THE PROBLEM:
Repeat verbatim only the lines from the opening of the material below through the one that contains "const GAP = 0.3;".

STORED DATA:
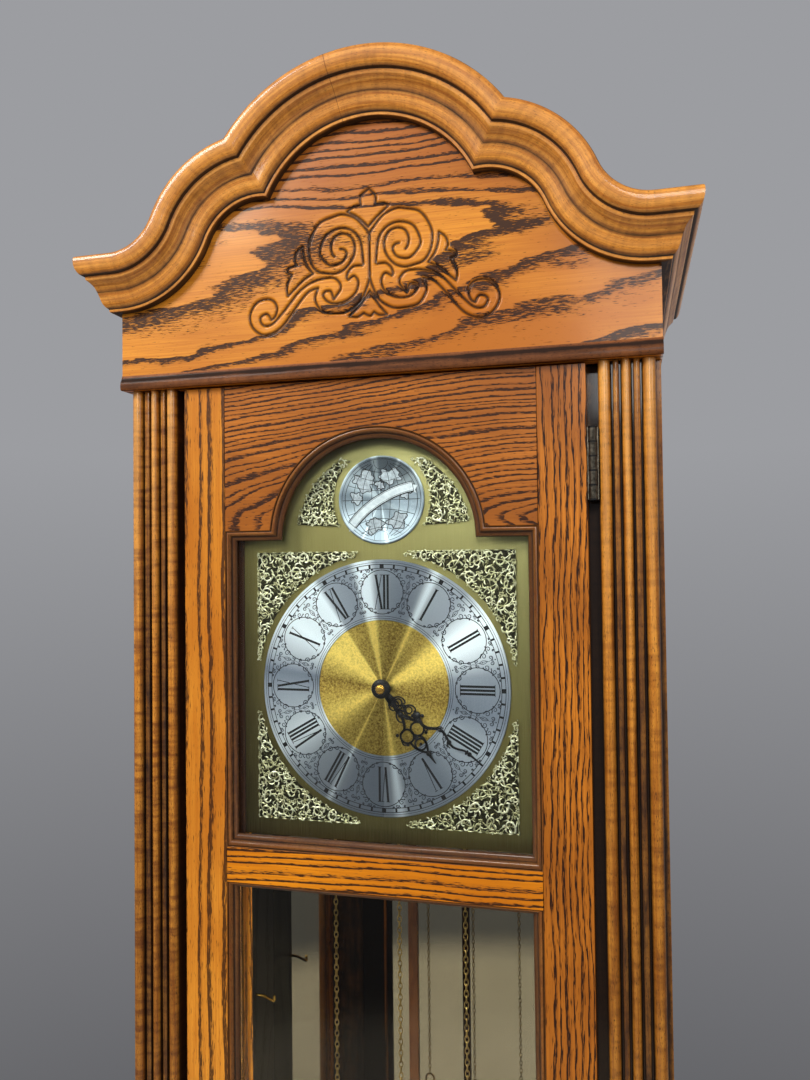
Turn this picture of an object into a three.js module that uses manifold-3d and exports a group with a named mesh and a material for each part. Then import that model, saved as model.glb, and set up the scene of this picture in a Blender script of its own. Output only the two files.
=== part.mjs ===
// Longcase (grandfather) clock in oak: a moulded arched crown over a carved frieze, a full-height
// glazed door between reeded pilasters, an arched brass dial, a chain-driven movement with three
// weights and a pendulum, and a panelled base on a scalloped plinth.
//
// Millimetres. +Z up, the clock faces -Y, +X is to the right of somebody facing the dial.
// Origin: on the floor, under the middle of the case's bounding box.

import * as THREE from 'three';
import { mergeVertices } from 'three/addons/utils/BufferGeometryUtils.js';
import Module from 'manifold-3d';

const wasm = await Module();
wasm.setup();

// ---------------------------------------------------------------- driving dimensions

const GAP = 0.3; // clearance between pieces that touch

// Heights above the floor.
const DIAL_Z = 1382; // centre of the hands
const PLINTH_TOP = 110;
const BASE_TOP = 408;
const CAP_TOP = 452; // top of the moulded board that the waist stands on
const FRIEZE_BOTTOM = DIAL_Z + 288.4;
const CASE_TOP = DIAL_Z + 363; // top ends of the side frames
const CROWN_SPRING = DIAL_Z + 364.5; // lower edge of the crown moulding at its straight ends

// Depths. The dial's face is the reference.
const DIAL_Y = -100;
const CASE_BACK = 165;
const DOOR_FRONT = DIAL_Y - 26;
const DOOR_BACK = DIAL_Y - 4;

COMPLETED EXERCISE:
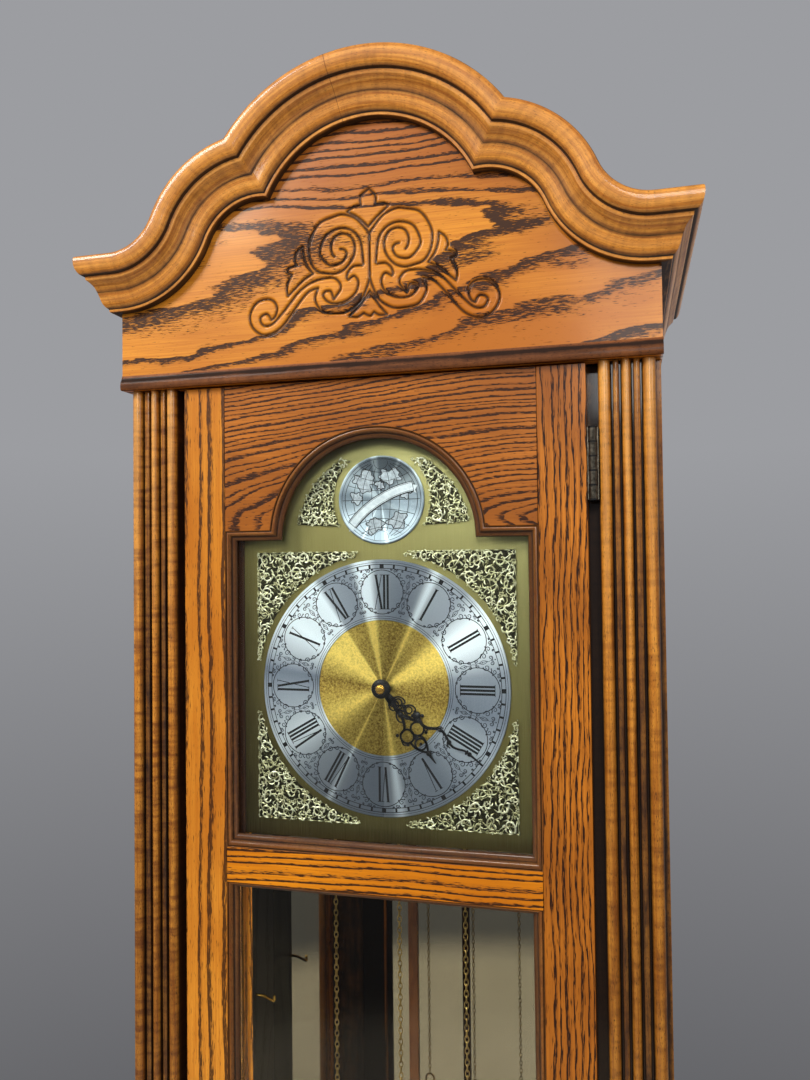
Turn this picture of an object into a three.js module that uses manifold-3d and exports a group with a named mesh and a material for each part. Then import that model, saved as model.glb, and set up the scene of this picture in a Blender script of its own. Output only the two files.
=== part.mjs ===
// Longcase (grandfather) clock in oak: a moulded arched crown over a carved frieze, a full-height
// glazed door between reeded pilasters, an arched brass dial, a chain-driven movement with three
// weights and a pendulum, and a panelled base on a scalloped plinth.
//
// Millimetres. +Z up, the clock faces -Y, +X is to the right of somebody facing the dial.
// Origin: on the floor, under the middle of the case's bounding box.

import * as THREE from 'three';
import { mergeVertices } from 'three/addons/utils/BufferGeometryUtils.js';
import Module from 'manifold-3d';

const wasm = await Module();
wasm.setup();

// ---------------------------------------------------------------- driving dimensions

const GAP = 0.3; // clearance between pieces that touch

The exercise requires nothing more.